I wanted to post another paper from someone who is pro citizenship based taxation but not for the reasons nationalistic reasons you might think. I think the big problem with his arguments(and he goes into some details of the Canadian, Australian, and British systems) is they actually somewhat out of date as at least in the Canadian context the rules for residency have been made much more liberal for Canadian citizens residing in treaty partner countries in the 1990s.(Canada has more tax treaties than the US also).
@ tim: From reading the abstract of the article, the author appears to be living in an ivory tower. He doesn’t seem to understand the reality of US citizens making their permanent home in a new country.
@tim, I haven’t finished reading it yet (tropical summer storm — I had to turn off my computer!), but I think this last 3rd paper is my favourite. It gives a case that the US uses to justify their flimsy case of Citizenship-based taxation. The arguments are really quite weak too. Up until this point in the paper, I get the idea that the US thinks it’s the absolute BEST country in the world and people should PAY to have affiliation with America. I’ll know more after I’m done reading it.
Who is Noel Brinkhoff ?
Incidentally, the US may be the only jurisdiction to tax its overseas citizens, but it’s not the only one with demagogues who try to smear anyone living outside their jurisdiction as a “tax dodger” or a fellow-traveller: From the UK Parliament last Thursday:
Indeed, tax justice folks in the UK have repeated proposed imposing citizenship tax on their expats too — usually with the same flimsy justification that they get “services” such as consular bureaucrats living in fancy residences with servants and official cars, invading armies going all around the world protecting “their interests”, etc. (Of course the proposal is to start it first solely for the rich ones. We’ve seen how that went in the US: you understate your official inflation rate for a few decades, and suddenly the middle class is caught by it).

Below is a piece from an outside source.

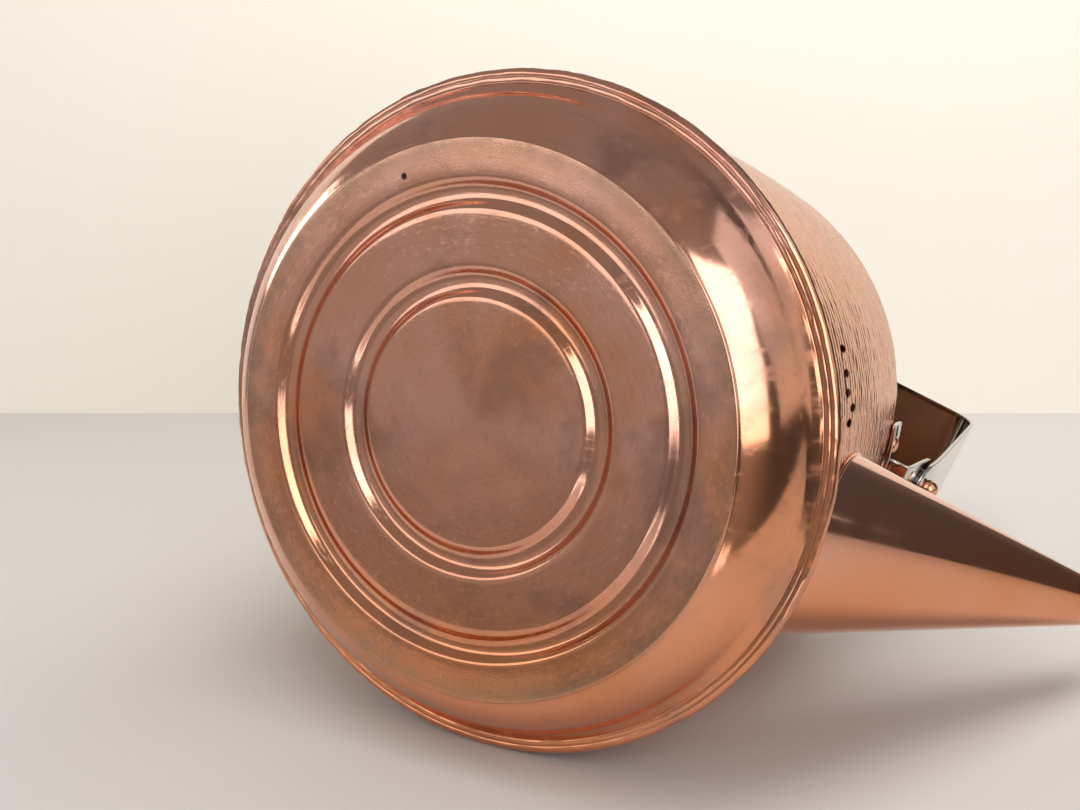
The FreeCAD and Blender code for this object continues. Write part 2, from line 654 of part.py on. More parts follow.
def bail_strap(rivets):
    """One steel strip: two arms, two bends and the crossbar, wider at the top."""
    strip, top, bend = "dims.strip", "dims.bail_top", "dims.bail_bend"
    outside = "(%s + dims.strip)" % ARM_FACE
    corner = "dims.bail_corner_radius"
    end = "(dims.pivot_height - dims.bail_end_half_width)"
    front_outer = [
        (outside, end),
        (outside, "dims.bail_flare_start"),
        (corner, "dims.bail_corner"),
        ("(%s - %s)" % (corner, bend), top),
    ]
    front_inner = [
        ("(%s - %s)" % (corner, bend), "%s - %s" % (top, strip)),
        ("(%s - %s)" % (corner, strip), "dims.bail_corner"),
        (ARM_FACE, "dims.bail_flare_start"),
        (ARM_FACE, end),
    ]
    mirrored_outer = [("-" + x, z) for x, z in reversed(front_outer)]
    mirrored_inner = [("-" + x, z) for x, z in reversed(front_inner)]
    corners = front_outer + mirrored_outer + mirrored_inner + front_inner
    inside = "dims.bail_bend - dims.strip"
    arcs = {2: (1, bend), 4: (1, bend), 10: (-1, inside), 12: (-1, inside)}
    strip_body = padded("bail_strip", "XZ_Plane", corners, "2 * dims.bail_half_width", arcs)
    half, tip = "dims.bail_half_width", "dims.bail_end_half_width"
    side = [
        ("-" + tip, "dims.pivot_height"),
        (tip, "dims.pivot_height"),
        (half, "dims.bail_corner"),
        (half, "dims.bail_top + dims.strip"),
        ("-" + half, "dims.bail_top + dims.strip"),
        ("-" + half, "dims.bail_corner"),
    ]
    side_arcs = {0: (1, tip + " + dims.arc_slack")}
    shape = padded("bail_side", "YZ_Plane", side, "2 * dims.seam_radius", side_arcs)
    hole = rod("bail_pin_holes", "dims.pin_radius + dims.running_gap", "2 * dims.seam_radius",
               ("-dims.seam_radius", "0", "dims.pivot_height"), Y_AXIS, "90")
    return cut("bail_strap", common("bail_blank", strip_body, shape), hole, rivets)


def grip_scale(name, flat, rise, upward, rivets):
    """A wooden scale: flat against the crossbar, arched along its other side."""
    half, end = "dims.grip_length / 2", "dims.grip_end_thickness"
    sign = "+" if upward else "-"
    shoulder = "%s %s %s" % (flat, sign, end)
    bow = "((%s)^2 + (%s - %s)^2) / (2 * (%s - %s))" % (half, rise, end, rise, end)
    corners = [("-" + half, flat), (half, flat), (half, shoulder), ("-" + half, shoulder)]
    if not upward:
        corners = [corners[1], corners[0], corners[3], corners[2]]
    scale = padded(name + "_blank", "XZ_Plane", corners, "2 * dims.grip_half_width", {2: (1, bow)})
    level = value(flat)
    rounded(scale, "dims.grip_round", lambda edge: abs(edge.CenterOfMass.z - level) > value("dims.lap")
            and edge.BoundBox.XLength > value(half))
    return cut(name, scale, rivets)


def grip_rivets(name):
    """Two brass rivets through both scales and the crossbar."""
    high = "dims.bail_top + dims.grip_rivet_top"
    low = "dims.bail_top - dims.strip - dims.grip_rivet_low"
    head, crown = "dims.grip_rivet_head", "dims.grip_rivet_crown"
    corners = [
        ("0", "%s - %s" % (low, crown)),
        (head, low),
        ("dims.grip_rivet_radius", low),
        ("dims.grip_rivet_radius", high),
        (head, high),
        ("0", "%s + %s" % (high, crown)),
    ]
    arcs = {0: (1, dome(head, crown)), 4: (1, dome(head, crown))}
    pair = []
    for side, reach in (("front", "dims.grip_rivet_reach"), ("rear", "-dims.grip_rivet_reach")):
        rivet = turned("%s_%s" % (name, side), corners, arcs)
        pair.append(set_place(rivet, (reach, "0", "0")))
    return group(name, *pair)


def rear(label, front):
    """The same piece on the other side of the kettle."""
    copy = doc.addObject("Part::Mirroring", label)
    copy.Source = front
    copy.Normal = X_AXIS
    return copy


def kettle_parts():
    """Every sub-part, by the name of its node."""
    parts = [base_pan(), mouth_ring(), spout(), spout_lip()]
    skin = wall_skin()
    holes = foot_rivet_holes("wall_rivet_hole")
    rear_holes = [rear("wall_rear_hole_%d" % i, hole) for i, hole in enumerate(holes)]
    bore = spout_cone("wall_spout_bore", "dims.sheet")
    parts.append(cut("body_shell", skin, bore, *(holes + rear_holes)))
    for make, label in ((ear, "ear"), (foot_rivets, "ear_rivets"), (washer, "washer"), (pin, "pivot_pin")):
        front = make("front_" + label)
        parts += [front, rear("rear_" + label, front)]
    parts += [lid_shell(), lid_skirt(), knob_plate(), lid_knob(), knob_screw()]
    rivets = grip_rivets("grip_rivets")
    under = "(dims.bail_top - dims.strip - dims.lap)"
    over = "(dims.bail_top + dims.lap)"
    parts += [
        bail_strap(rivets),
        grip_scale("grip_upper", over, "dims.grip_upper_rise", True, rivets),
        grip_scale("grip_lower", under, "dims.grip_lower_drop", False, rivets),
        rivets,
    ]
    return parts


def check_document(parts):
    """Stops at the first object that failed, or the first sub-part with a bad shape."""
    for thing in doc.Objects:
        if "Invalid" in thing.State or "Error" in thing.State:
            raise RuntimeError("%s failed: %s" % (thing.Name, thing.State))
    for thing in parts:
        if thing.Shape.isNull() or not thing.Shape.isValid() or not thing.Shape.Solids:
            raise RuntimeError("%s has no good shape" % thing.Label)


def check_cuts(parts):
    """The holes must have taken something away."""
    by_label = {thing.Label: thing for thing in parts}
    for label in ("body_shell", "front_ear", "bail_strap", "lid_shell", "grip_upper", "grip_lower"):
        whole = by_label[label].Base.Shape.Volume
        if by_label[label].Shape.Volume > whole - value("dims.lap"):
            raise RuntimeError("%s lost nothing to its holes" % label)


def main():
    parts = kettle_parts()
    doc.recompute()
    check_document(parts)
    check_cuts(parts)
    os.makedirs("parts", exist_ok=True)
    for thing in parts:
        thing.Shape.exportStep("parts/%s.step" % thing.Label)
        shape = thing.Shape
        box = shape.BoundBox
        print("%-18s %8.0f mm3  %d solids  x %.1f..%.1f  y %.1f..%.1f  z %.1f..%.1f" % (
            thing.Label, shape.Volume, len(shape.Solids),
            box.XMin, box.XMax, box.YMin, box.YMax, box.ZMin, box.ZMax))


main()
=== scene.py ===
import math

import bpy
import numpy as np
from mathutils import Matrix, Vector


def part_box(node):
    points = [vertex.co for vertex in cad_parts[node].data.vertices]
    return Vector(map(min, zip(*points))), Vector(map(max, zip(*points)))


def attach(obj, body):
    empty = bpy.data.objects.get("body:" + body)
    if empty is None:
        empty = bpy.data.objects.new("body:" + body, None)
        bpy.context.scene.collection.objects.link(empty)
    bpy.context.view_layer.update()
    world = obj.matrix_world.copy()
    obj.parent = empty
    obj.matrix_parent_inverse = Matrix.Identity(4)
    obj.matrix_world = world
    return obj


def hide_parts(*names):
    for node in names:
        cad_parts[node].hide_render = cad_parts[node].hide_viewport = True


# A hammered copper kettle on its side, its round base towards the camera. Shapes are given
# in millimetres and made in metres. The kettle's own axis is Z, and the spout points to +X.

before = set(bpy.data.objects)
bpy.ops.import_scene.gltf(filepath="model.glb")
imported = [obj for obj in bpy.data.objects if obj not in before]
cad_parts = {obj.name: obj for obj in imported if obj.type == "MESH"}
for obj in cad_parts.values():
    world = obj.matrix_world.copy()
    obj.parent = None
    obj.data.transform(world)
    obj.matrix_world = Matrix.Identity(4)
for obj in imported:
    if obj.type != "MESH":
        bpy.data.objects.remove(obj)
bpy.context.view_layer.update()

MM = 0.001
TURN = math.tau
SHEET = 1.2     # the copper's thickness
STRIP = 1.5     # the steel strip's thickness


def box_mm(node):
    """A node's lowest and highest corners, in millimetres."""
    low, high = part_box(node)
    return low / MM, high / MM


# Places that the frame gives.
SEAM_RADIUS = box_mm("base_pan")[1].x
NECK_TOP = box_mm("body_shell")[1].z
PIVOT_HEIGHT = (box_mm("front_washer")[0].z + box_mm("front_washer")[1].z) / 2
EAR_FACE = box_mm("front_ear")[1].x
LID_SEAT = box_mm("lid_shell")[0].z
LID_CROWN = box_mm("lid_shell")[1].z
PLATE_TOP = box_mm("knob_plate")[1].z
KNOB_TOP = box_mm("lid_knob")[1].z
BAIL_TOP = box_mm("bail_strap")[1].z
BAIL_HALF_WIDTH = box_mm("bail_strap")[1].y
GRIP_HALF = box_mm("grip_upper")[1].x
GRIP_TOP = box_mm("grip_upper")[1].z
GRIP_LOW = box_mm("grip_lower")[0].z

# The wall's outside: radius and height at both ends of its slope, and how it swells between.
WALL_LOW = (100.4, 24.2)
WALL_HIGH = (84.0, 158.0)
WALL_FOOT = 25.0
WALL_SWELL = 5.6

SPOUT_RISE = math.radians(49.5)


def wall_radius(height):
    """Outside of the sloping part of the wall at a height."""
    share = (height - WALL_FOOT) / (WALL_HIGH[1] - WALL_FOOT)
    slope = WALL_LOW[0] + (WALL_HIGH[0] - WALL_LOW[0]) * share
    return slope + WALL_SWELL * share * (1 - share)


# ---------------------------------------------------------------- making pieces

def piece(name, points, faces, finish, edges=()):
    """A mesh piece from points in millimetres."""
    mesh = bpy.data.meshes.new(name)
    mesh.from_pydata([Vector(p) * MM for p in points], list(edges), list(faces))
    mesh.materials.append(finish)
    mesh.polygons.foreach_set("use_smooth", [True] * len(mesh.polygons))
    obj = bpy.data.objects.new(name, mesh)
    bpy.context.scene.collection.objects.link(obj)
    return obj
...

Indeed. The UK has tried several times to implement this. It is currently actually very difficult to separate oneself from the UK tax system. For example, say you move to Switzerland yet retain a house in the UK. The UK has tried to argue that many of the people who moved were still actually domiciled in the UK and thus subject to full tax like US expats. The only way to completely detach is to literally shed oneself of all assets. I even read once of someone who dropped a club membership since the tax authorities implied that that could be equated with being resident…
Citizenship based taxation was floated around the German parliament recently as well to “catch the Germans who moved to Switzerland”. I don’t know what happened to it though – I imagine that it died a quick death.
The US has really opened a can of worms though, haven’t they? More and more countries are seeing the US model and thinking that they can gain benefit from it. France especially seems interested in implementing a French sort of FACTA/FBAR requirement for its citizens.
“Indeed, tax justice folks in the UK have repeated proposed imposing citizenship tax on their expats too …” and links to http://www.taxresearch.org.uk/Blog/2010/05/09/time-for-a-passport-tax/
Well, yes. But. “Tax Research UK” is pretty well known in the UK as being the mouthpiece of assorted organizations that are… let’s say ‘somewhat left of centre’ (so much so that in some cases the only thing to the left of them is the wall!). Its prime rabble rouser is Richard Murphy, a person who, from the picture on his website, appears to have the permanent look of a zealot who has just spotted another unbeliever he can burn at the stake. He is regularly lampooned here: http://timworstall.com/category/ragging-on-ritchie/
Frankly, you probably shouldn’t put much credence in anything you find at Tax Research UK.
A couple of comments. As I understand citizenship based taxation is a violation of the Treaty of Rome as determined a long time ago by the European Court of Justice. Now given what is going on right now in Europe I suppose someone could propose amending it to undo this decision. Having said in doing so one would be underdmining a fundamental right that EU “citizens” have had almost a generation. An interestng question does this “right” apply to Swtizerland who is not an EU member but as an agreement with the EU to allow immigration and movement of people back and forth across its borders as if it were an EU member state.
The other issue is almost all non US double taxation treaties prohibit it. So any country attempting to do so would essentially be reneging on a ton of its previously negotiated obligations. I am not saying it can’t be done. Its just something “middle powers” which are most of the EU if not perhaps all excluding Germany don’t tend to do.
I know Richard Murphy quite well and was actually hoping he would find this blog and come over and heat things up so to speak.